Dixie’s brows rose in question, and Charlotte confessed that the marshal had come to Jacinda’s house close to a week past and shared with Reagan his reason for being in town.
“Mind you, Sheriff Callahan told the man he couldn’t possibly know the truth, but I’m guessing some of today’s kerfuffle has to do with the marshal?”
Dixie sighed. “In a roundabout way, yes.” She blew on a spoonful of stew before tasting it. “It’s rather a long story. Are you sure you have time for it?”
“For you, I always have time.” Charlotte hoped her expression conveyed the sincerity of her words.

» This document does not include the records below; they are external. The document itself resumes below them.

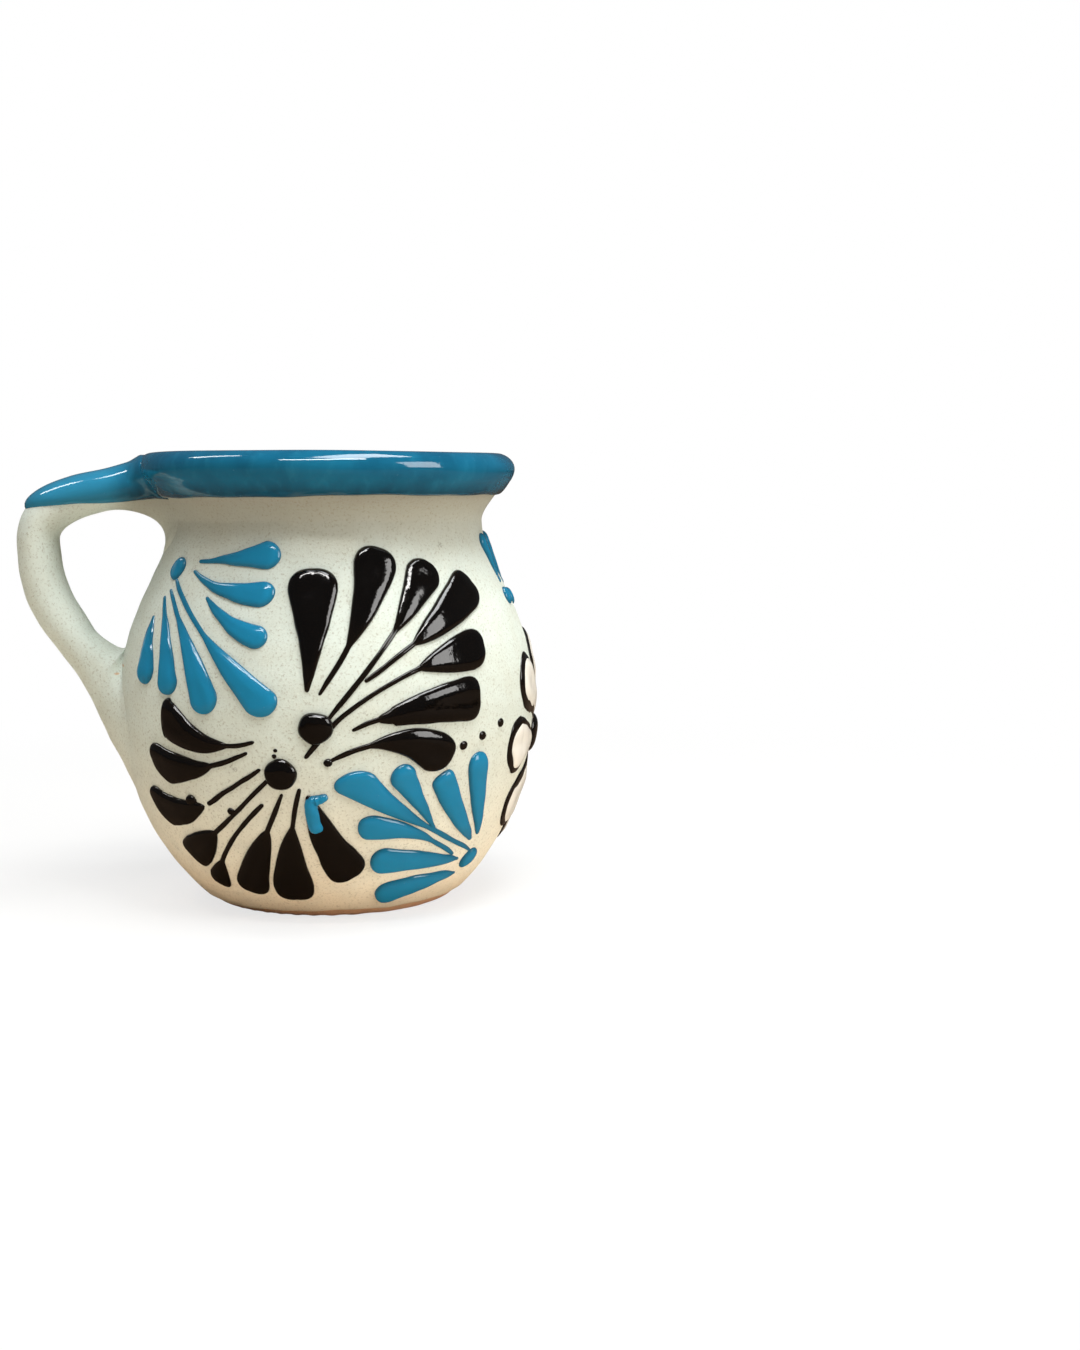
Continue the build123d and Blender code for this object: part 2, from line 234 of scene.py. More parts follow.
class Finish:
    """A fired surface: what is even over it is set at once, and what varies is fed in."""

    def __init__(self, name, **even):
        self.material = bpy.data.materials.new(name)
        self.material.use_nodes = True
        self.tree = self.material.node_tree
        self.shader = self.tree.nodes["Principled BSDF"]
        for socket, value in even.items():
            self.shader.inputs[socket.replace("_", " ")].default_value = value
        self.place = self.node("TexCoord", "Object")

    def node(self, kind, output, settings=None, values=None):
        """Any node: its settings, then the values or wires of its sockets, and one output as a wire."""
        made = self.tree.nodes.new("ShaderNode" + kind)
        for setting, value in (settings or {}).items():
            setattr(made, setting, value)
        for name, value in (values or {}).items():
            if isinstance(value, Wire):
                self.tree.links.new(value.socket, made.inputs[name])
            else:
                made.inputs[name].default_value = value
        return Wire(self, made.outputs[output])

    def grain(self, size, detail=2.0, roughness=0.5, stretch=None):
        """Noise from 0 to 1 whose lumps are about `size` across."""
        place = self.place
        if stretch:
            place = self.node("Mapping", "Vector", None, {"Vector": place, "Scale": stretch})
        values = {"Vector": place, "Scale": 1 / size, "Detail": detail, "Roughness": roughness}
        return self.node("TexNoise", 0, None, values)

    def height(self):
        """Height above the table."""
        return self.node("SeparateXYZ", "Z", None, {0: self.place})

    def blend(self, share, first, second):
        """From the first colour to the second by share."""
        return self.node("Mix", 2, {"data_type": "RGBA"}, {0: share, 6: first, 7: second})

    def bump(self, depth, relief):
        """Fine relief of a depth, for the surface's normal."""
        return self.node("Bump", "Normal", None, {"Height": relief, "Distance": depth, "Strength": 1})

    def feed(self, **varied):
        """What varies over the surface, by its socket."""
        for socket, wire in varied.items():
            self.tree.links.new(wire.socket, self.shader.inputs[socket.replace("_", " ")])

    def on(self, piece):
        """The finish over a whole piece."""
        piece.data.materials.clear()
        piece.data.materials.append(self.material)


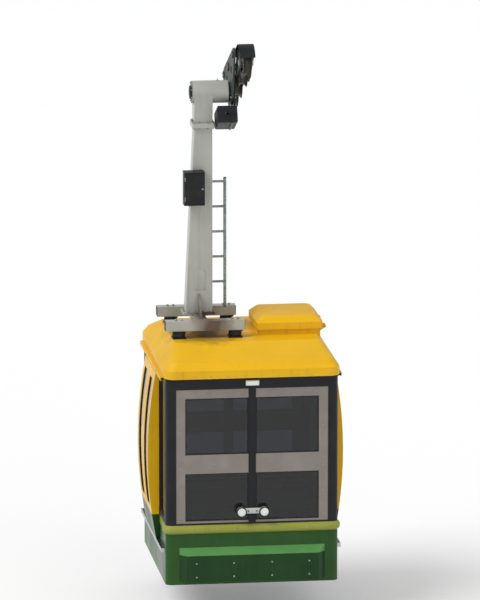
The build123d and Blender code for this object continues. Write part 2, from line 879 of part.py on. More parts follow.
# Doors: rails along the top of the walls and two bowed outside leaves on each side
with BuildPart() as door_rails:
    for side_name, side in SIDES:
        rail_middle = side * (half_width + rail_width / 2)
        with BuildSketch(Plane(origin=(0, -half_length + post, cabin_bottom), x_dir=(1, 0, 0), z_dir=(0, 1, 0))):
            with Locations((rail_middle, -(wall_top - rail_height / 2))):
                Rectangle(rail_width, rail_height)
                Rectangle(rail_width - 2 * rail_wall, rail_height - 2 * rail_wall, mode=Mode.SUBTRACT)
            with Locations((rail_middle, -(wall_top - rail_height))):
                Rectangle(rail_slot, 3 * rail_wall, mode=Mode.SUBTRACT)
        extrude(amount=cabin_length - 2 * post)
save(door_rails.part, "door_rails")


def bow_at(height):
    """How far the bowed skin of a leaf stands out at a height."""
    half_chord = (leaf_top - leaf_bottom) / 2
    radius = (half_chord**2 + leaf_bow**2) / (2 * leaf_bow)
    return (radius**2 - (height - leaf_bottom - half_chord) ** 2) ** 0.5 - radius + leaf_bow


def make_leaf(side, end, name):
    centre = end * (leaf_split / 2 + leaf_width / 2)
    middle = (leaf_bottom + leaf_top) / 2
    window_top = leaf_top - leaf_frame
    window_middle = (leaf_window_bottom + window_top) / 2
    window_height = window_top - leaf_window_bottom
    back = side * (half_width + leaf_gap)
    front = back + side * leaf_thick
    with BuildPart() as leaf:
        with BuildSketch(across_cabin(centre + leaf_width / 2)):
            with BuildLine():
                Polyline((front, leaf_top), (back, leaf_top), (back, leaf_bottom), (front, leaf_bottom))
                ThreePointArc((front, leaf_bottom), (front + side * leaf_bow, middle), (front, leaf_top))
            make_face()
        extrude(amount=leaf_width)
        with BuildSketch(across_cabin(centre + leaf_width / 2 - leaf_edge)):
            low = (back, leaf_bottom + leaf_edge)
            high = (back, leaf_top - leaf_edge)
            with BuildLine():
                ThreePointArc(low, (back + side * leaf_bow, middle), high)
                Line(high, low)
            make_face()
        extrude(amount=leaf_width - 2 * leaf_edge, mode=Mode.SUBTRACT)
        with BuildSketch(along_cabin(back)):
            with Locations((centre, window_middle)):
                RectangleRounded(leaf_width - 2 * leaf_frame, window_height, 50)
        extrude(amount=side * (leaf_thick + leaf_bow), mode=Mode.SUBTRACT)
        for place in trolley_places:
            with BuildSketch(at_height(leaf_top - 10)):
                with Locations((side * leaf_middle, centre + place)):
                    Rectangle(trolley_stem, trolley_length)
            extrude(amount=wall_top - rail_height + rail_wall + 10 - leaf_top + 10)
            with BuildSketch(at_height(wall_top - rail_height + rail_wall + slide_play)):
                with Locations((side * leaf_middle, centre + place)):
                    Rectangle(trolley_width, trolley_length)
            extrude(amount=trolley_height)
            with BuildSketch(at_height(leaf_bottom - guide_depth)):
                with Locations((side * leaf_middle, centre + place)):
                    Rectangle(guide_thick, trolley_length)
            extrude(amount=guide_depth)
    save(leaf.part, f"{name}")
    with BuildPart() as pane:
        with BuildSketch(across_cabin(centre + leaf_width / 2)):
            inner = back + side * (leaf_thick - pane_thick) / 2
            outer = inner + side * pane_thick
            rows = (leaf_window_bottom - leaf_frame / 2, window_middle, window_top + leaf_frame / 2)
            inner_low, inner_mid, inner_high = ((inner + side * bow_at(row), row) for row in rows)
            outer_low, outer_mid, outer_high = ((outer + side * bow_at(row), row) for row in rows)
            with BuildLine():
                ThreePointArc(inner_low, inner_mid, inner_high)
                Line(inner_high, outer_high)
                ThreePointArc(outer_high, outer_mid, outer_low)
                Line(outer_low, inner_low)
            make_face()
        extrude(amount=leaf_width)
        with BuildSketch(along_cabin(back)):
            with Locations((centre, window_middle)):
                RectangleRounded(leaf_width - 2 * leaf_frame, window_height, 50)
        extrude(amount=side * (leaf_thick + leaf_bow), mode=Mode.INTERSECT)
    save(pane.part, f"{name}_pane")


for side_name, side in SIDES:
    for end_name, end in ENDS:
        make_leaf(side, end, f"door_{side_name}_{end_name}")

# Inside: benches at both ends, handrails, and the lamps outside each end
bench_back = half_length - wall
slat_pitch = (bench_depth + bench_slat_gap) / bench_slats
slat_width = slat_pitch - bench_slat_gap
with BuildPart() as bench_tops:
    for end, sign in ENDS:
        with BuildSketch(at_height(bench_height)):
            for n in range(bench_slats):
                with Locations((0, sign * (bench_back - slat_width / 2 - n * slat_pitch))):
                    Rectangle(bench_length, slat_width)
        extrude(amount=bench_slat_thick)
save(bench_tops.part, "bench_slats")

with BuildPart() as bench_arms:
    for end, sign in ENDS:
        bracket_side = bench_length / 2 - bracket_inset
        for place in (-bracket_side, 0, bracket_side):
            with BuildSketch(along_cabin(place - bracket_thick / 2)):
                with BuildLine():
                    Polyline(
                        (sign * bench_back, bench_height),
                        (sign * (bench_back - bench_depth + 10), bench_height),
                        (sign * (bench_back - bench_depth + 10), bench_height - 30),
                        (sign * (bench_back - 50), bench_height - bracket_drop),
                        (sign * bench_back, bench_height - bracket_drop),
                        close=True,
                    )
                make_face()
            extrude(amount=bracket_thick)
save(bench_arms.part, "bench_brackets")

with BuildPart() as handrails:
    for sign in (-1, 1):
        with BuildSketch(Plane.YZ.offset(-grab_length / 2)):
            with Locations((sign * grab_place, cabin_bottom + grab_height)):
                Circle(grab_radius)
        extrude(amount=grab_length)
        post_side = grab_length / 2 - grab_post_inset
        for place in (-post_side, 0, post_side):
            with BuildSketch(at_height(grab_height)):
                with Locations((place, sign * grab_place)):
                    Circle(grab_radius - 3)
            extrude(amount=ceiling_low - grab_height)
    with BuildSketch(at_height(floor_top)):
        with GridLocations(2 * pole_side, 2 * pole_place, 2, 2):
            Circle(grab_radius)
    extrude(amount=ceiling_low - floor_top)
save(handrails.part, "handrails")

with BuildPart() as end_lamps:
    for end, sign in ENDS:
        face = sign * half_length
        with BuildSketch(across_cabin(face)):
            with Locations((0, lamp_height)):
                RectangleRounded(2 * lamp_side + 60, 60, 12)
        extrude(amount=-sign * lamp_bar_depth)
        with BuildSketch(across_cabin(face + sign * lamp_bar_depth)):
            with Locations((-lamp_side, lamp_height), (lamp_side, lamp_height)):
                Circle(lamp_radius)
        extrude(amount=-sign * lamp_depth)
        with BuildSketch(across_cabin(face)):
            with Locations((0, marker_middle)):
                RectangleRounded(marker_width, marker_height, 12)
        extrude(amount=-sign * marker_out)
save(end_lamps.part, "end_lamps")
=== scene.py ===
import bmesh
import bpy
from math import cos, pi, radians, sin, sqrt
from mathutils import Matrix, Vector


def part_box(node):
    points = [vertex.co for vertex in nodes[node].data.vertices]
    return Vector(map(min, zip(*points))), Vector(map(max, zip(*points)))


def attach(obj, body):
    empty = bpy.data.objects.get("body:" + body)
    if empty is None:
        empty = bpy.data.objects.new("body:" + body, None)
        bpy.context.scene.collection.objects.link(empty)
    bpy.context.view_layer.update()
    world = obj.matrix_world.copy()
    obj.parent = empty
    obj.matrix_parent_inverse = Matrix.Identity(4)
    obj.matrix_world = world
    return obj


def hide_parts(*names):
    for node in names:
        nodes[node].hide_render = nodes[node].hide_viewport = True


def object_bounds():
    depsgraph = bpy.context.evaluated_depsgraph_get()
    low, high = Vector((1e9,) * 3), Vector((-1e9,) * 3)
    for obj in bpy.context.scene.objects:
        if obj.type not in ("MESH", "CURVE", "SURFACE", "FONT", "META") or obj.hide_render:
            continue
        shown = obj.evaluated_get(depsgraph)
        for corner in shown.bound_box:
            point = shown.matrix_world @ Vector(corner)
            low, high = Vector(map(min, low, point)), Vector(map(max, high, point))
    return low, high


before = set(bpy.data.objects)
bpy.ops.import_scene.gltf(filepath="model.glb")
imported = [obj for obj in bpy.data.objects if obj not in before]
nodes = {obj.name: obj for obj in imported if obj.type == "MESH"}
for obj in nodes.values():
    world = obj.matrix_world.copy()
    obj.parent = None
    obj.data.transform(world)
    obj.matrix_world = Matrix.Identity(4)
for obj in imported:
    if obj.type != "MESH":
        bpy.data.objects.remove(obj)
cad_low, cad_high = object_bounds()

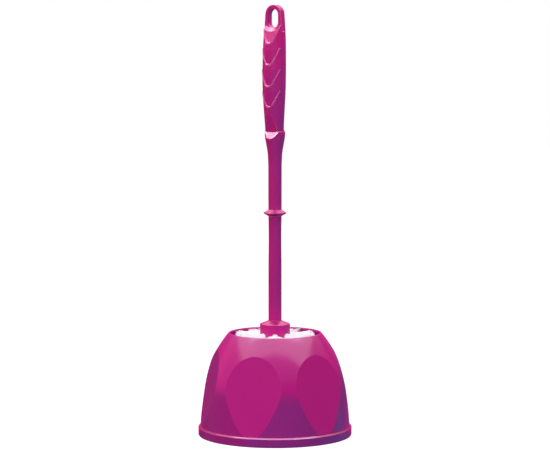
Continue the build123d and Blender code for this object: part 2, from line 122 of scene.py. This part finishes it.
FLOOR_RADIUS, FLOOR_RINGS, FLOOR_SPOKES = 6.0, 4, 48
FLOOR_DROP = 0.0004

WHITE = (1, 1, 1)
# What gloss sees in each direction, and the dim light that comes from everywhere
CARD_LOW, CARD_MIDDLE, CARD_HIGH = (0.0, 0.4, 1.15), (3.9, 0.15, 0.8), (4.2, 0.5, 1.3)
CARD_LEFT_LOW, CARD_LEFT = (1.0, 0.18, 0.35), (4.7, 0.4, 1.3)
CARD_BACK_LEFT, CARD_BACK_RIGHT = (0.4, 0.04, 0.16), (0.5, 0.1, 0.4)
CARD_BACK_MIDDLE, CARD_BACK_HIGH = (1.9, 0.1, 0.5), (2.6, 2.0, 2.2)
AMBIENT = (0.10, 0.11, 0.18)

# Where one card fades into the next, as a direction's part upwards, to the camera's right or towards it
MIDDLE_FADE, HIGH_FADE = (-0.03, 0.14), (0.34, 0.5)
LEFT_FADE, LEFT_RISE = (-0.85, -0.55), (-0.1, 0.25)
BACK_SIDE_FADE, BACK_MIDDLE_FADE, BACK_HIGH_FADE = (-0.5, 0.5), (0.0, 0.25), (0.35, 0.6)
FRONT_FADE = (-0.75, -0.45)

# Level boxes overhead, no two seen in gloss at one height, because gloss would miss the second of them:
# (name, shape, height above the aim, (width, depth), power, colour, whether only gloss sees it)
OVERHEAD_BOXES = [
    ("overhead_gloss", "RECTANGLE", 1.15, (3.0, 1.75), 44.0, (1.0, 0.88, 0.82), True),
    ("zenith_gloss", "ELLIPSE", 1.05, (1.8, 0.72), 22.0, (0.95, 0.85, 1.2), True),
    ("overhead_matt", "RECTANGLE", 1.15, (1.7, 1.7), 34.0, (1.0, 0.92, 0.88), False),
]
OVERHEAD_AIM_HEIGHT = 0.15
# Small lights that graze the handle's ledges: (name, azimuth, elevation, height they aim at, power)
HANDLE_GLINTS = [
    ("ledge_glint", -86, 56, 0.358, 0.006),
    ("facet_glint", -37, 20, 0.352, 0.0008),
    ("stop_glint", -48, 42, 0.265, 0.009),
]
GLINT_DISTANCE, GLINT_WIDTH, GLINT_SPREAD = 0.5, 0.1, 20
HANDLE_FRONT = -0.007
# Boxes for matt light: (name, turn from the camera, elevation, distance, width, power, colour, aim height)
MATT_BOXES = [
    ("front_matt", -18, 18.0, 1.1, 0.7, 3.6, (1.0, 0.86, 0.8), 0.3),
    ("back_matt", 180, 30.0, 2.0, 1.2, 3.0, WHITE, 0.15),
]


# ---------------------------------------------------------------- node helpers

def new_material(name):
    """A node material with only its output and Principled shader."""
    material = bpy.data.materials.new(name)
    material.use_nodes = True
    tree = material.node_tree
    tree.nodes.clear()
    output = tree.nodes.new("ShaderNodeOutputMaterial")
    shader = tree.nodes.new("ShaderNodeBsdfPrincipled")
    tree.links.new(shader.outputs["BSDF"], output.inputs["Surface"])
    return material, tree, shader


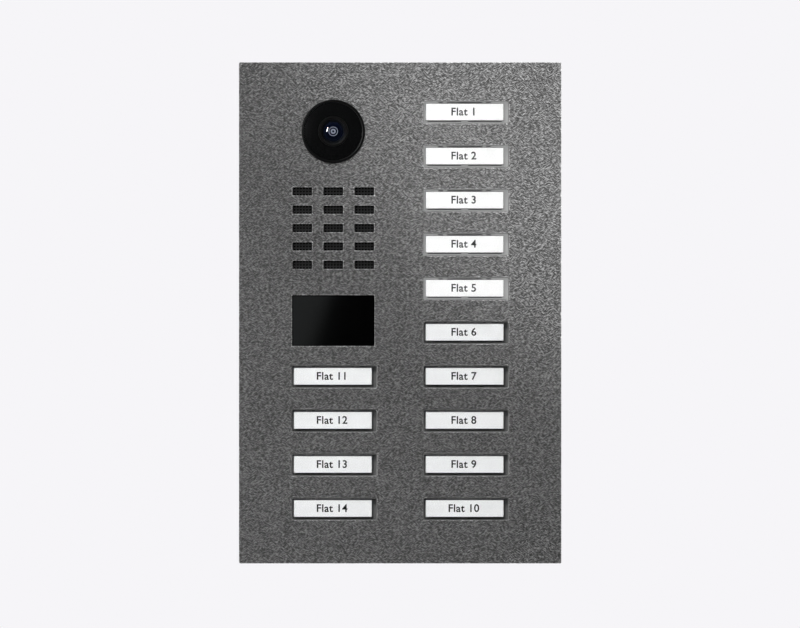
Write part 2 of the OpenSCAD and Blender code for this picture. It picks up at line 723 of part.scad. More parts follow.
module ribbon_cables() color("lightgray") {
  ribbon_t = 0.5;
  ribbon_w = 16;
  steps = 10;
  plug_y = button_board_y + 1.2;
  // Camera board to the main board
  housing_clear_y = camera_housing_y + 0.6;
  translate([audio_x, 0, 0]) side_profile(strip([max(main_rear_y + 0.6, housing_clear_y), main_top_z - 6],
    [housing_clear_y, camera_z - 13], ribbon_t, steps), ribbon_w);
  // Main board to the left button board
  translate([audio_x, 0, 0]) side_profile(strip([main_y - 1.8, main_bottom_z + 12],
    [plug_y, row_z(right_count - left_count) - 2], ribbon_t, steps), ribbon_w);
  // Main board to the right button board
  translate([0, 0, grille_z - 20 - ribbon_w / 2]) rotate([0, 0, 90]) linear_extrude(ribbon_w)
    polygon(strip([main_y - 1.8, -(audio_x + main_half_w - 8)],
      [plug_y, -(button_column_x - button_board_w / 2 + 10)], ribbon_t, steps));
}

module tamper_switch() color("black") translate([audio_x + tamper_x, 0, window_z + tamper_z]) difference() {
  slab(tamper_size, tamper_size, main_rear_y, main_rear_y + tamper_body_h, 0.8);
  rod(tamper_bore_r, main_rear_y + 1, main_rear_y + tamper_body_h + cut);
}

module tamper_plunger() color("orangered") translate([audio_x + tamper_x, 0, window_z + tamper_z]) {
  rod(tamper_rod_r, main_rear_y + 1.4, -1.4);
  rod(3.2, -1.5, 0);
}

// ---- Drawing ----

front_panel();
mounting_frame();
frame_gasket();
weld_studs();
stud_nuts();
panel_brackets();
locking_screws();
camera_bezel();
camera_window();
lens_barrel();
front_lens();
camera_board();
camera_housing();
grille_mesh();
speaker_basket();
speaker_cone();
speaker_magnet();
microphone();
sensor_window();
motion_sensor();
reader_board();
button_housings();
left_button_board();
right_button_board();
call_switches();
main_board();
terminal_blocks();
network_jack();
electronics_cover();
ribbon_cables();
tamper_switch();
tamper_plunger();
for (i = [0:button_count - 1]) {
  button_cap(i);
  button_tray(i);
}
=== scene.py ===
# %% [markdown]
# # A door intercom panel, dressed over its CAD frame
# The CAD model is the frame: it holds the sizes and says what moves. Everything made here is either a finish for
# one of its nodes, a softer-edged copy of one, or a small piece that the CAD model leaves out, such as a name card,
# a spring or a chip. The station faces -Y, the wall is the plane y = 0, and +Z is up.

# %% Load the frame
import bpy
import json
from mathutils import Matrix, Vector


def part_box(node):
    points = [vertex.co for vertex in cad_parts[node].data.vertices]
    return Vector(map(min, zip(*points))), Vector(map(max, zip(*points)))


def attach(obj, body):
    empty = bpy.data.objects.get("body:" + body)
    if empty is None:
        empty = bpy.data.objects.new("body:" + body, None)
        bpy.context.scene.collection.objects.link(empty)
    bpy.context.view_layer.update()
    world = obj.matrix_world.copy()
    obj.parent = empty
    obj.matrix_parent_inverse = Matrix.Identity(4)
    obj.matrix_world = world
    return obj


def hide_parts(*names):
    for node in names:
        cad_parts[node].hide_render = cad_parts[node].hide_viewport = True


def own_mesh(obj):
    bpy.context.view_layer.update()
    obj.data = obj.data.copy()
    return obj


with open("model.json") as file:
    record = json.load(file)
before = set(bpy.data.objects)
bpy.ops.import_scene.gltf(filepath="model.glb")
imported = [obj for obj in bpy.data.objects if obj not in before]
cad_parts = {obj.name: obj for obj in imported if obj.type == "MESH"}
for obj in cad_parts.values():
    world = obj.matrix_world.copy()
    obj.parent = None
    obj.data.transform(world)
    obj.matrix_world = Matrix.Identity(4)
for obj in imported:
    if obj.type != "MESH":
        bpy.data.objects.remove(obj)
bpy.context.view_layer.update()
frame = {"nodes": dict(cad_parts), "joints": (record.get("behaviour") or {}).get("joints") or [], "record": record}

import json
import math
import random

import bmesh
import bpy
from mathutils import Matrix, Vector

MM = 0.001
STATION = "station"


# %% Measuring and making
def span(node):
    """The lowest and highest corner of a CAD node, as vectors."""
    low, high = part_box(node)
    return Vector(low), Vector(high)


def middle(node):
    low, high = span(node)
    return (low + high) / 2


def new_object(name, data):
    """Makes an object from a mesh, a lamp, a camera or a text and puts it in the scene."""
    made = bpy.data.objects.new(name, data)
    bpy.context.scene.collection.objects.link(made)
    return made


def new_mesh(name, bm):
    """Turns a bmesh into a mesh and frees it."""
    mesh = bpy.data.meshes.new(name)
    bm.to_mesh(mesh)
    bm.free()
    return mesh


panel_low, panel_high = span("front_panel")
front_y = panel_low.y
panel_middle = middle("front_panel")
button_numbers = [name[-2:] for name in sorted(frame["nodes"]) if name.startswith("button_cap_")]
print("panel:", [round(side / MM, 1) for side in panel_high - panel_low], "mm, buttons:", len(button_numbers))

# %% [markdown]
# ## Camera
# The view is square to the panel from far away, so the lens is very long: the panel's sides stay parallel and
# its edges aren't seen. The distance follows from the width of the scene that the picture takes in.

# %% Camera
LENS_MM, SENSOR_MM = 200, 36
SCENE_PER_PANEL = 2.481  # the picture's width over the panel's
SHIFT_X, SHIFT_Z = -0.0001, -0.0008  # metres off the panel's middle

scene_w = (panel_high.x - panel_low.x) * SCENE_PER_PANEL
camera_data = bpy.data.cameras.new("long_lens")
camera_data.lens = LENS_MM
camera_data.sensor_width = SENSOR_MM
camera_data.clip_start, camera_data.clip_end = 0.05, 30
camera = new_object("camera", camera_data)
camera.location = (SHIFT_X, front_y - scene_w * LENS_MM / SENSOR_MM, panel_middle.z + SHIFT_Z)
camera.rotation_euler = (math.radians(90), 0, 0)
bpy.context.scene.camera = camera
print("camera distance:", round(front_y - camera.location.y, 3), "m")

# %% [markdown]
# ## Helpers for nodes
# World and materials are built from the same few kinds of nodes, so short functions add them. Every finish is a
# Principled surface and is kept by its name. Patterns use the object's own coordinates, so they stay put when a
# piece moves, and they survive being exported.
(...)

Apparently it did, because Dixie launched into her tale. By the time she got done with the telling, Charlotte was swiping tears from her eyes with an utterly damp handkerchief. “You mean to tell me that the man Zeb shot on the stage is your no-good husband who the marshal thought you’d killed nearly two years ago, but who in reality lived after Rose shot him? And he was coming to drag you back home with him?”
Dixie’s lips twisted. “I doubt he wants to go back home. Because of all that’s happened there would be too many questions about his character now. But yes, I’m sure he had plans for Rose and me.”
The way she said the word ‘plans’ sent a shaft of horror straight down Charlotte’s spine. She had been taken captive once and forced to squeeze into a trunk in the back of a wagon. Reagan had caught the man and rescued her inside a quarter of an hour. Yet, that experience had made her hesitant and untrusting for days. She couldn’t imagine what it must feel like to have a man who was supposed to have your best interests at heart treat you with such contempt and disdain.
She offered Dixie another gentle squeeze. “Well, maybe something good will come of this. God’s plans are always to prosper us, and not to harm us, right? At least that’s what Jeremiah says. So perhaps this was part of God’s plan all along?”
Dixie’s hand stopped halfway to her mouth. She blinked at Charlotte for a moment, but then pushed her barely-
touched bowl of chowder back and stood. “Perhaps you are right. But if you’ll excuse me, I really should take Ma some food while I have a moment.”
Charlotte shot out a hand and laid hold of Dixie’s arm. “Dixie, you can’t go on like this. I can see the weariness weighting your shoulders like a cloak.”
Dixie rubbed the back of her neck, but didn’t meet Charlotte’s gaze. “It’s only for a few more days.”
“You and I both know that Rose isn’t going to be up to helping you for a month at the very least!” Charlotte purposely gentled her tone. “I could come by and help you for a few days, but once school starts up again I would be no good to you. Can you afford to hire someone?”
Dixie tilted her head. “I hadn’t thought of that. Yes, I suppose I could. Business has been good. I practically ran myself ragged at dinner last night.”
Charlotte smiled. “That’s because you are the best cook inside of ten counties.”
Dixie rolled her eyes. “I suppose I could put out an advertisement in Seattle.”
“You let me worry about that.” Charlotte tapped her arm. “And don’t fret about cleanup in here. I’ll have it done in no time.”
Dixie sighed, and the very fact that she didn’t protest revealed just how tired she must be. “Thank you.”
“Yes. Of course,” Charlotte offered, but as she watched Dixie load a tray and then hurry from the room, she couldn’t help but wonder why her comment about God only planning good for us had upset Dixie.
It didn’t take her long to wash the dishes and tidy up the kitchen.
She was just finishing up when Reagan appeared and asked if he might walk her home. “It’s going to be a long night, and I’ll feel better knowing you are tucked away safe and warm in Ma’s house.”
Charlotte appreciated the gesture of chivalry, and reached for his arm. “Much obliged, Sheriff.”
At the entryway, Reagan helped her on with her wraps and then they stepped out into the frigid wind that blew tiny ice crystals with it. Charlotte shivered and clutched her coat closed more tightly at the neck. “Reagan, what do you think about Liora working for Dixie at the boardinghouse?”